Nasrid master craftsmen (labourers, carpenters, ceramicists, painters, plasterers, gardeners.) created an artistic miracle, and “one of the few places in the world where one can dream without trying.” (Gregorio Marañón Posadillo): plinths tiled in coloured, glazed ceramics, the finest three-dimensional mocarab plasterwork, vaults with looped supports, guilted interior domes, fountains worked in marble blocks, fretted latticework and epigraphy (in cufic or italic script) with the motto of the Catholic Monarchs, “Allah alone is victor”, passages from the Koran and verses of the poets Ibn al-Yayyab, Ibn al-Jatib, Ibn Zamrak and Ibn Furkún. Their distribution, interior spaces and decoration have perfect harmony of proportion, based on the rigid geometry of the circle, the square and the equilateral triangle. After 254 years, in a death that had been on the horizon for years, Granada’s last Nasrid king, Boabdil, handed over the keys of the royal city to the Catholic Monarchs, bringing the Nasrid kingdom of Granada and Hispano-Muslim al-Andalus’s last glory to an end.

Emperor Charles V repaired the defensive walls and buildings and ordered the construction of a palace bearing his name, next to the Nasrid palaces.
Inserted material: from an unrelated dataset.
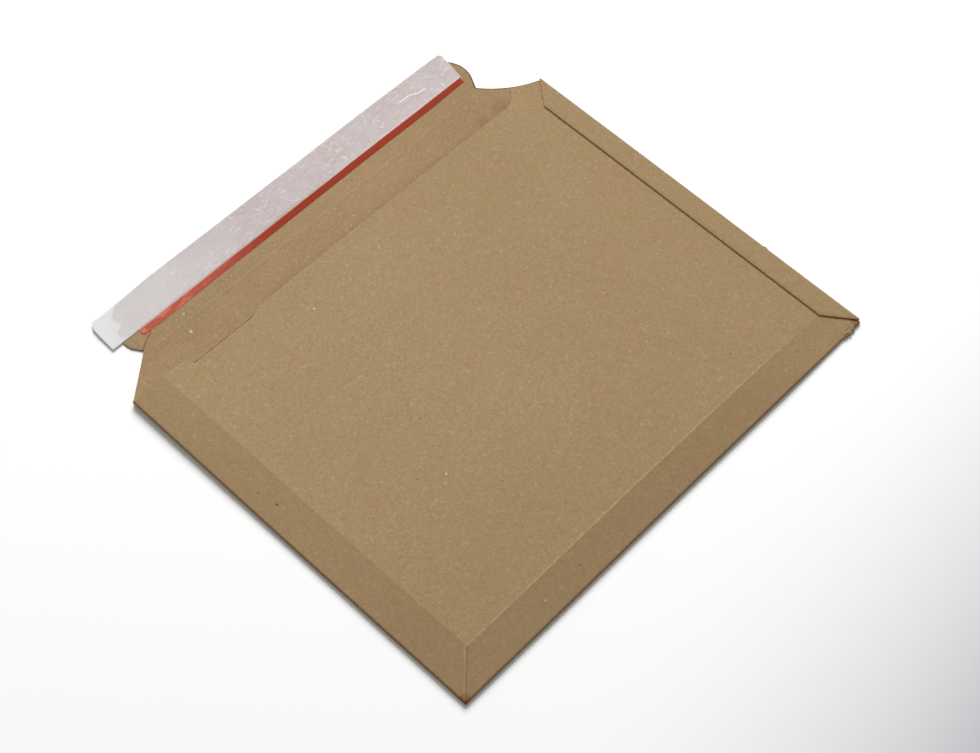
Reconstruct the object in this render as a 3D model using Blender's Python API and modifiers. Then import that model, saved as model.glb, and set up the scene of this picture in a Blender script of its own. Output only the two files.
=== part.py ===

This was to be a magnificent monument of the Spanish Renaissance, and the work was commissioned to the architect Pedro Machuca (work began in 1527 and went on in interminable fits and starts until its final completion in 1957). We bid farewell to the Alhambra with the words the American writer and diplomat Washington Irving used after his journey to Granada in 1829:

“The setting sun spilled a melancholy sparkle over the ruddy towers of the Alhambra. I could hardly make out the window of the Comares Tower, where I had given myself up to so many delicious fantasies. The host of copses and gardens that surround the city were golden in the light of the sun, and the violet mist of the AUTUMN night hovered over the plain; all was beautiful, but also tender and sad as I looked out for the last time. I have to get away from this place, I thought, before the sun sets. I will take away with me a memory wrapped up in its wealth of beauty.